President Barack Obama recently sat down with Cuban President Raul Castro, marking the first time leaders from the two nations have talked in over 50 years. While the meeting was an effort to improve diplomatic relations between the United States and Cuba, there remains important rifts that have yet to be bridged between the two countries.
"This is obviously an historic meeting," Obama explained at the outset of the meeting with Castro. "It was time for us to try something new. We are now in a position to move on a path toward the future."
For his part, Castro commented: "We are willing to discuss everything, but we need to be patient, very patient. We might disagree on something today on which we could agree tomorrow."
While Cuba remains on the list of countries that sponsor terrorism, Obama believes that opening up communications will result in a change in Cuban policy. "I think there is a strong majority both in the United States and in Cuba that says our ability to engage, to open up commerce and travel and people to people exchanges is ultimately going to be good for Cuban people."
Castro went on to say that, "In my opinion, President Obama is an honest man. I admire him, and I think his behavior has a lot do with his humble background."

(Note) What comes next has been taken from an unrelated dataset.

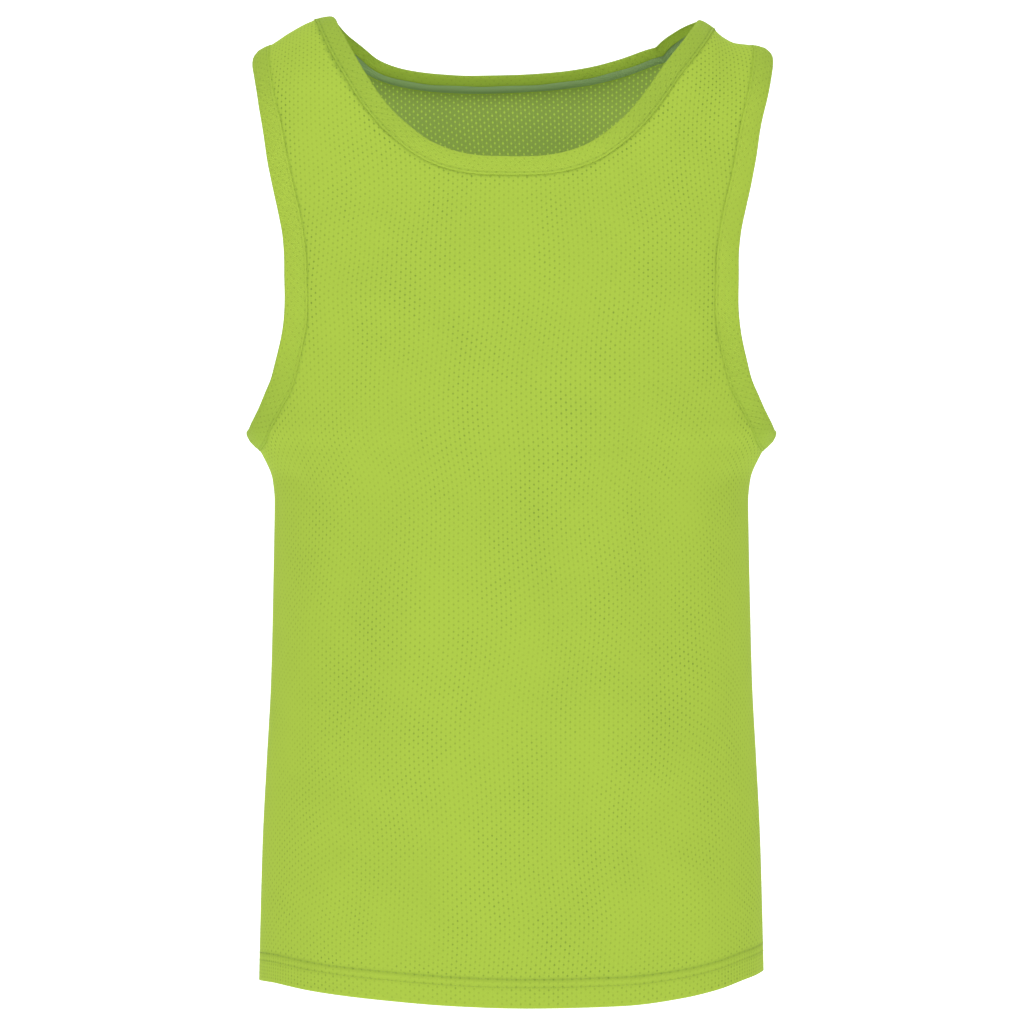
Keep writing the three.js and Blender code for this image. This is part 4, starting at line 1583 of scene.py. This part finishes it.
@dataclass
class StitchRow:
    """A row of thread stitches that lie along a line.

    Attributes:
        name: the piece's name.
        line: the line.
        aside: how far the row lies from the line, on the cloth's side.
        lift: how far its middle lies over the cloth.
        pitch: length of a stitch and the gap after it.
        length: length of a stitch.
        thickness: thickness of the thread as it lies, made a little coarse so that it shows.
        rings: a stitch's sections: place along it and size, as shares, and how far it sinks there.
        sides: number of sides of the thread.
    """

    name: str
    line: SewnLine
    aside: float = 0.0
    lift: float = 0.1
    pitch: float = 2.9
    length: float = 2.2
    thickness: float = 0.42
    rings: Table = Table(
        ("place", "size", "sink"),
        ((-0.5, 0.35, -0.22), (-0.3, 0.9, -0.02), (0.0, 1.0, 0.0), (0.3, 0.9, -0.02), (0.5, 0.35, -0.22)),
    )
    sides: int = 5

    def build(self, finish: bpy.types.Material) -> bpy.types.Object:
        """Build the row.

        Args:
            finish: its material.

        Returns:
            The row's object.
        """
        line = self.line
        count = int(line.length / self.pitch)
        at = np.linspace(0, len(line.points) - (0 if line.closed else 1), count, endpoint=False)
        low = at.astype(int)
        share = (at - low)[:, None]
        high = (low + 1) % len(line.points) if line.closed else np.minimum(low + 1, len(line.points) - 1)
        grids = (line.points, line.along, line.away, line.normals)
        centre, along, away, normal = (grid[low] * (1 - share) + grid[high] * share for grid in grids)
        centre = centre - away * self.aside + normal * self.lift
        rings, sides = self.rings.rows, self.sides
        angle = 2 * math.pi * np.arange(sides) / sides
        points = np.stack([
            centre[:, None, :] + along[:, None, :] * (place * self.length)
            + away[:, None, :] * (np.cos(angle) * size * self.thickness / 2)[None, :, None]
            + normal[:, None, :] * ((np.sin(angle) * size * 0.7 * self.thickness / 2) + sink)[None, :, None]
            for place, size, sink in rings
        ], axis=1)
        parts = MeshParts()
        number = parts.add_points(points.reshape(-1, 3), np.zeros((points.size // 3, 2)))
        number = number.reshape(count, len(rings), sides)
        around = np.roll(number, -1, axis=2)
        walls = np.stack([number[:, :-1], number[:, 1:], around[:, 1:], around[:, :-1]], axis=-1)
        parts.faces += walls.reshape(-1, 4).tolist() + number[:, 0].tolist() + number[:, -1, ::-1].tolist()
        return parts.build(self.name, finish)


@dataclass
class SeamAllowance:
    """The overlocked edge inside a seam between the two panels, pressed towards the back.

    Attributes:
        name: the piece's name.
        line: the seam.
        width: width of the edge.
        thickness: its thickness.
        start: how far from the seam it begins, on the side away from the cloth.
        under: how far it lies in from the cloth's face.
    """

    name: str
    line: SewnLine
    width: float = 7.0
    thickness: float = 1.1
    start: float = 0.2
    under: float = 1.0

    def build(self, finish: bpy.types.Material) -> bpy.types.Object:
        """Build the edge as a flat strip with rounded corners that waves a little.

        Args:
            finish: its material.

        Returns:
            The strip's object.
        """
        line = self.line
        outline = np.array([
            (0.0, 0.0), (self.width * 0.5, 0.0), (self.width - 0.5, 0.0),
            (self.width, -self.thickness / 2), (self.width - 0.5, -self.thickness),
            (self.width * 0.5, -0.1 - self.thickness), (0.0, -self.thickness),
        ]) + np.array([self.start, -self.under])
        wave = 0.25 * np.sin(line.distance / 6.5) + 0.2 * np.sin(line.distance / 17.0)
        out = outline[None, :, 0] + wave[:, None] * (outline[None, :, 0] > 1)
        points = (
            line.points[:, None, :] + line.away[:, None, :] * out[..., None]
            + line.normals[:, None, :] * (outline[None, :, 1] + 0.3 * wave[:, None])[..., None]
        )
        around = np.concatenate([[0.0], np.cumsum(np.linalg.norm(np.diff(outline, axis=0), axis=1))])
        flat = np.stack(np.broadcast_arrays(line.distance[:, None], around[None, :]), axis=-1)
        if line.closed:
            points = np.concatenate([points, points[:1]])
            flat = np.concatenate([flat, flat[:1] + [line.length, 0.0]])
        parts = MeshParts()
        number = parts.add_points(points.reshape(-1, 3), flat.reshape(-1, 2))
        number = number.reshape(len(points), len(outline))
        after = np.roll(number, -1, axis=1)
        faces = np.stack([number[:-1], after[:-1], after[1:], number[1:]], axis=-1).reshape(-1, 4)
        parts.faces += faces.tolist()
        if not line.closed:
            parts.faces += [number[0, ::-1].tolist(), number[-1].tolist()]
        return parts.build(self.name, finish)


@dataclass
class Bib:
    """The whole bib: two panels, three bindings and the sewing that holds them.

    Attributes:
        neck_width: width of the neck binding.
        armhole_width: width of the armhole bindings.
        hem_rows: heights of the two rows of hem stitches over the hem's edge.
        neck_lean: how far the neck binding turns towards the body, in degrees, by height.
        armhole_lean: the same for the armhole bindings.
        neck_droop: how far the neck binding's folded edge hangs down, by height.
        armhole_droop: the same for the armhole bindings.
        neck_slope_shade: painted shade of the neck binding where it slopes away from the light, by height.
        armhole_slope_shade: the same for the armhole bindings.
    """

    neck_width: float = 13.0
    armhole_width: float = 16.0
    hem_rows: tuple[float, float] = (14.4, 20.4)
    neck_lean: Table = Table(("z", "lean"), ((-120, 0), (-25, 0), (-5, 5), (6, 11), (16, 14)))
    armhole_lean: Table = Table(
        ("z", "lean"),
        (
            (-311, -12), (-300, -13), (-285, -16), (-262, -24), (-240, -21), (-219, -18), (-184, -12),
            (-161, -3), (-146, 3), (-132, 4), (-95, 6), (-72, 12), (-30, 5), (-12, 0), (0, -1),
        ),
    )
    neck_droop: Table = Table(("z", "droop"), ((-114, 0), (-20, 0), (2, 0.2), (14, 0.4)))
    armhole_droop: Table = Table(
        ("z", "droop"),
        ((-311, 2.8), (-298, 2.0), (-280, 0.7), (-250, 0), (-100, 0), (-60, 1.2), (-25, 3.8), (0, 4.4)),
    )
    neck_slope_shade: Table = Table(
        ("z", "slope_shade"),
        ((-114, 0), (-101, 0.03), (-80, 0.17), (-48, 0.27), (-19, 0.31), (3, 0.34), (14, 0.37)),
    )
    armhole_slope_shade: Table = Table(
        ("z", "slope_shade"),
        (
            (-311, 0.28), (-298, 0.3), (-285, 0.23), (-260, 0.15), (-235, 0.07), (-200, 0), (-75, 0),
            (-49, 0.1), (-34, 0.18), (-10, 0.23),
        ),
    )

    def __post_init__(self) -> None:
        """Lay out the flat cloth of both panels and make the finishes."""
        form = WornForm()
        self.flat = {side: FlatCloth(form, side) for side in Side}
        self.mesh_cloth = KnitFinish("knitted_polyester_eyelet_mesh").build()
        self.binding_cloth = KnitFinish(
            "folded_polyester_knit_strip", colour="#acc949", eyelet=0.0, dot=0.34, rib=0.12
        ).build()
        self.overlock = KnitFinish(
            "overlocked_knit_edge", colour="#96b679", shade="#7e9f72", eyelet=0.0, rib=0.25
        ).build()
        self.thread = ThreadFinish().build()

    def ride(self, piece: bpy.types.Object, slot: str, *nodes: str) -> bpy.types.Object:
        """Fix a piece to the bib and log it.

        Args:
            piece: the piece.
            slot: a material slot, not used.
            nodes: the solids that it stands for.

        Returns:
            The same piece.
        """
        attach(piece, "root")
        if nodes:
            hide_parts(*nodes)
        LOG.info("%s: %d faces", piece.name, len(piece.data.polygons))
        return piece

    def build_panels(self) -> None:
        """Build both panels with their eyelets and hems."""
        for side, seed in ((Side.FRONT, 7), (Side.BACK, 11)):
            panel = Panel(self.flat[side], hem_rows=self.hem_rows, seed=seed)
            piece = self.ride(panel.build(self.mesh_cloth), "mesh_cloth", side.label)
            LOG.info("%s: %d eyelets", piece.name, panel.eyelets)

    def build_bindings(self) -> None:
        """Build the neck and armhole bindings with the stitches that hold them."""
        front, back = self.flat[Side.FRONT], self.flat[Side.BACK]
        neck = neck_seam(front, back)
        tables = (self.neck_lean, self.neck_slope_shade, self.neck_droop)
        strips = [(Binding("neck_strip", neck, self.neck_width, *tables), neck, "neck_binding")]
        tables = (self.armhole_lean, self.armhole_slope_shade, self.armhole_droop)
        for hand in Hand:
            seam = armhole_seam(front, back, hand)
            strip = Binding(
                f"armhole_strip_{hand.label}", seam, self.armhole_width, *tables,
                rib=0.7, pull=0.3, seed=5 + hand.value,
            )
            strips.append((strip, seam, f"armhole_binding_{hand.label}"))
        overlock = SeamAllowance("neck_overlock", neck, width=5.6, start=-1.0, under=1.25)
        self.ride(overlock.build(self.overlock), "binding_cloth")
        for strip, seam, node in strips:
            piece = self.ride(strip.build(self.binding_cloth), "binding_cloth", node)
            self.ride(StitchRow(f"{node}_stitches", seam, aside=2.3).build(self.thread), "binding_cloth")

    def hem_line(self, side: Side, level: float) -> SewnLine:
        """Follow a row of stitches along a panel's hem.

        Args:
            side: the panel.
            level: the row's height over the hem's edge.

        Returns:
            The row's line, from near one side seam to near the other.
        """
        cloth = self.flat[side]
        s = np.linspace(-cloth.half_width + 1.5, cloth.half_width - 1.5, 240)
        t = np.full(len(s), level)
        return SewnLine(cloth.lay(s, t), cloth.read(cloth.normals, s, t), closed=False, passes=1)

    def build_hem_stitches(self) -> None:
        """Build the two rows of stitches round the hem of each panel."""
        for side in Side:
            for level, name in zip(self.hem_rows, ("lower", "upper")):
                row = StitchRow(f"{side.label}_hem_stitches_{name}", self.hem_line(side, level), pitch=3.1)
                self.ride(row.build(self.thread), "mesh_cloth")

    def build_seams(self) -> None:
        """Build the overlocked edges inside the two side seams."""
        form, back = self.flat[Side.BACK].form, self.flat[Side.BACK]
        for hand in Hand:
            top = form.underarm_z - float(form.hem_level(Side.BACK, 90.0 * hand.value)) - 2.0
            t = np.linspace(23.0, top, 120)
            s = np.full(len(t), hand.value * (back.half_width - 0.3))
            points, normals = back.lay(s, t), back.read(back.normals, s, t)
            if hand is Hand.RIGHT:
                points, normals = points[::-1], normals[::-1]
            line = SewnLine(points, normals, closed=False, passes=2)
            self.ride(SeamAllowance(f"side_seam_{hand.label}", line).build(self.overlock), "mesh_cloth")

    def build(self) -> None:
        """Build every piece in order."""
        self.build_panels()
        self.build_bindings()
        self.build_hem_stitches()
        self.build_seams()


@dataclass
class Studio:
    """Seamless white paper, soft lights and the camera.

    Attributes:
        floor_z: height of the floor, in metres.
        wall_y: distance of the paper behind the bib, in metres.
        camera_distance: distance of the camera in front of the bib's centre, in metres.
        camera_x: place of the camera across, in metres, which puts the bib where the photograph has it.
        camera_z: height of the camera, in metres.
        frame_width: width that the photograph shows at the bib's centre, in metres.
    """

    floor_z: float = -0.95
    wall_y: float = 4.0
    camera_distance: float = 2.5
    camera_x: float = 0.0004
    camera_z: float = -0.35775
    frame_width: float = 0.768

    def build_paper(self) -> None:
        """Build the floor that bends up into the wall."""
        radius, half = 1.2, 9.0
        profile = [(-6.0, self.floor_z), (self.wall_y - radius, self.floor_z)]
        for step in range(1, 17):
            turn = math.pi / 2 * step / 16
            y = self.wall_y - radius + radius * math.sin(turn)
            profile.append((y, self.floor_z + radius - radius * math.cos(turn)))
        profile.append((self.wall_y, 8.0))
        points = [(x, y, z) for y, z in profile for x in (-half, half)]
        faces = [(2 * i, 2 * i + 1, 2 * i + 3, 2 * i + 2) for i in range(len(profile) - 1)]
        mesh = bpy.data.meshes.new("studio_paper")
        mesh.from_pydata(points, [], faces)
        mesh.shade_smooth()
        mesh.materials.append(StudioFinish().build())
        paper = add_object("studio_paper", mesh)
        paper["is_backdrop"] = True

    def add_light(self, name: str, place: Place, aim: Place, size: float, power: float) -> None:
        """Add a soft square light.

        Args:
            name: its name.
            place: where it stands, in metres.
            aim: the point that it faces, in metres.
            size: its side, in metres.
            power: its power, in watts.
        """
        light = bpy.data.lights.new(name, "AREA")
        light.size = size
        light.energy = power
        lamp = add_object(name, light)
        lamp.location = place
        way = Vector(aim) - Vector(place)
        lamp.rotation_euler = way.to_track_quat("-Z", "Y").to_euler()

    def build_lights(self) -> None:
        """Add the high front light, the overhead light and the surrounding light."""
        middle = (0.0, 0.0, -0.36)
        self.add_light("front", (0.0, -2.4, 2.2), middle, 2.0, 34.0)
        self.add_light("overhead", (-0.15, -0.9, 2.0), middle, 2.0, 18.0)
        world = bpy.data.worlds.new("studio_air")
        world.use_nodes = True
        background = world.node_tree.nodes["Background"]
        background.inputs["Color"].default_value = (1.0, 1.0, 1.0, 1.0)
        background.inputs["Strength"].default_value = 0.42
        bpy.context.scene.world = world

    def build_camera(self) -> None:
        """Add the camera at the photograph's distance, level and straight in front."""
        lens = bpy.data.cameras.new("camera")
        lens.sensor_width = 36.0
        lens.lens = 36.0 * self.camera_distance / self.frame_width
        lens.clip_end = 50.0
        camera = add_object("camera", lens)
        camera.location = (self.camera_x, -self.camera_distance, self.camera_z)
        camera.rotation_euler = (math.pi / 2, 0.0, 0.0)
        bpy.context.scene.camera = camera

    def build(self) -> None:
        """Build the studio."""
        self.build_camera()
        self.build_paper()
        self.build_lights()
        bpy.context.scene.view_settings.view_transform = "Standard"


def write_sizes() -> None:
    """Work out the box of the solids and the box of the dressed bib, without writing them."""
    boxes = {"cad": CAD_BOX, "visual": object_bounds()}
    plain = {name: [[float(v) for v in corner] for corner in box] for name, box in boxes.items()}


def main() -> None:
    """Build the studio and the bib."""
    logging.basicConfig(level=logging.INFO, format="%(message)s")
    Studio().build()
    Bib().build()
    write_sizes()


if __name__ == "__main__":
    main()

However, critics remain skeptical of the new approach and strategy for Cuban relations. Senator Bob Menendez is among those against the open talks. "A recommendation to remove Cuba from the list of State Sponsors of Terrorism would represent another significant misstep in a misguided policy," the democrat senator explained, referencing the recent discussions and guidelines the United States is making with Iran.

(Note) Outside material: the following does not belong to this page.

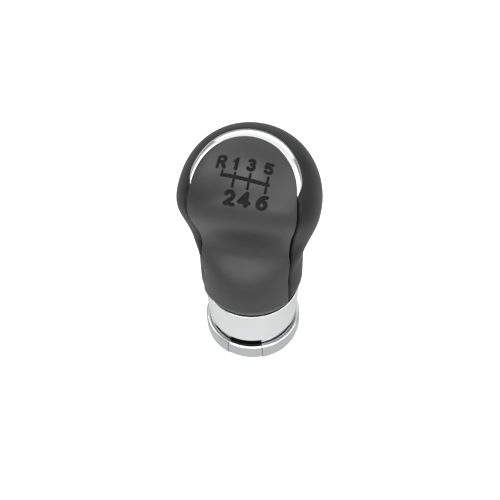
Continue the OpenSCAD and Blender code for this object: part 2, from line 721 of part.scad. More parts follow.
// Section of ring and panel: rounded outside, rolled upper lip, ledge on the slider's flange
module ring_section() {
    foot_r = ring_r - 0.4;
    polygon(concat(
        [[ring_in_r, 0], [foot_r - 0.4, 0], [foot_r, 0.4]],
        [for (a = [0:15:90]) [ring_r - 0.9 + 0.9 * cos(a), ring_h - 0.9 + 0.9 * sin(a)]],
        [[ring_in_r + 0.5, ring_h], [ring_in_r, ring_h - 0.5], [ring_in_r, ledge_z1], [ledge_r, ledge_z1],
         [ledge_r, ledge_z0], [ring_in_r, ledge_z0]]));
}
module ring_arc(from, to) {
    rotate(from) rotate_extrude(angle = to - from) ring_section();
}
seam_turn = seam / ring_r * 180 / PI;
module lift_ring() {
    color("gainsboro") ring_arc(panel_angle + seam_turn - 90, 270 - panel_angle - seam_turn);
}

// Panel between the two seams, scooped for the fingertip
module pull_panel() {
    color("silver") difference() {
        ring_arc(-90 - panel_angle, -90 + panel_angle);
        translate([0, scoop_depth - ring_r - scoop_r, 0]) rotate([0, 90, 0])
            cylinder(h = 2 * ring_r, r = scoop_r, center = true);
    }
}

// Open clip in the groove at the tube's foot, which keeps the slider on
module retaining_clip() {
    opening = 60;
    color("silver") rotate(90 + opening / 2) translate([0, 0, clip_z]) rotate_extrude(angle = 360 - opening)
        translate([tube_r - 0.3, 0]) square([hub_r - tube_r, clip_t]);
}

front_cover();
rear_shell();
arch_trim();
grip_core();
lever_insert();
damper_sleeve();
upper_shell_screw();
lower_shell_screw();
neck_seal();
collar_band();
band_carrier();
collar_screws();
spring_seat();
return_spring();
stop_bumper();
lift_sleeve();
lift_ring();
pull_panel();
retaining_clip();
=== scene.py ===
# Looks of the gear shift knob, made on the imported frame.
# The frame is in metres; sizes here are in millimetres and MM turns them into metres.
# +Z runs up the gear lever, the driver faces the knob from -Y.
import json
import math

import bmesh
import bpy
import numpy as np
from mathutils import Matrix, Vector

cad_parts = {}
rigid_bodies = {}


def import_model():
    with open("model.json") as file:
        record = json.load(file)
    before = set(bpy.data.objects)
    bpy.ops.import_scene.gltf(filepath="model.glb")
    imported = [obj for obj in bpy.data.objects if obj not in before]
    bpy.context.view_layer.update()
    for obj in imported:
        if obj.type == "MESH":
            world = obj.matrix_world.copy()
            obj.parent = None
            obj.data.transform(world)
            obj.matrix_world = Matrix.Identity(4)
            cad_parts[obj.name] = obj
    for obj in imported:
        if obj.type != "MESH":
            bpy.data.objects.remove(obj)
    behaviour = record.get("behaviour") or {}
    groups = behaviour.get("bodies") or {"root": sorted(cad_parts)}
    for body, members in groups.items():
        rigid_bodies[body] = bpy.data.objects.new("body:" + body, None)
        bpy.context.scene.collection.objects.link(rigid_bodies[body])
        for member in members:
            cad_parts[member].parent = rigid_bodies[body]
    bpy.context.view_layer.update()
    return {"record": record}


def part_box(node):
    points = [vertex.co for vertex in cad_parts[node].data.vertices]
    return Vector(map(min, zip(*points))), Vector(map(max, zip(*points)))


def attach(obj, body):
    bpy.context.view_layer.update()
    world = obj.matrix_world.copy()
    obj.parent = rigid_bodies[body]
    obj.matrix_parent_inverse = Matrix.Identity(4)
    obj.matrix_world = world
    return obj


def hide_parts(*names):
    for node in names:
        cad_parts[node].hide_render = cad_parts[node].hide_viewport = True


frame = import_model()
MM = 0.001

# Sizes, as in the part's source but for the cover's edge and the groove beside it
def node_box(node):
    """Corners of a solid's box, in millimetres."""
    low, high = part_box(node)
    return np.array(low) / MM, np.array(high) / MM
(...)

Interestingly, if the 50 year embargo over Cuba is reversed - which is something only Congress has the power to do - then a number of products may be on their way to the U.S. Obviously, cigars are the top item that comes to mind when one thinks of Cuban products, but less apparent things such as pots and pans, vaccines, vegetables, sugar, and rum might also start pouring in from Cuba. Cuba has one of the world's biggest deposits of nickel, a robust biotechnology industry, plenty of land for new farming, a great amount of sugarcane which contributes to the country's massive rum production.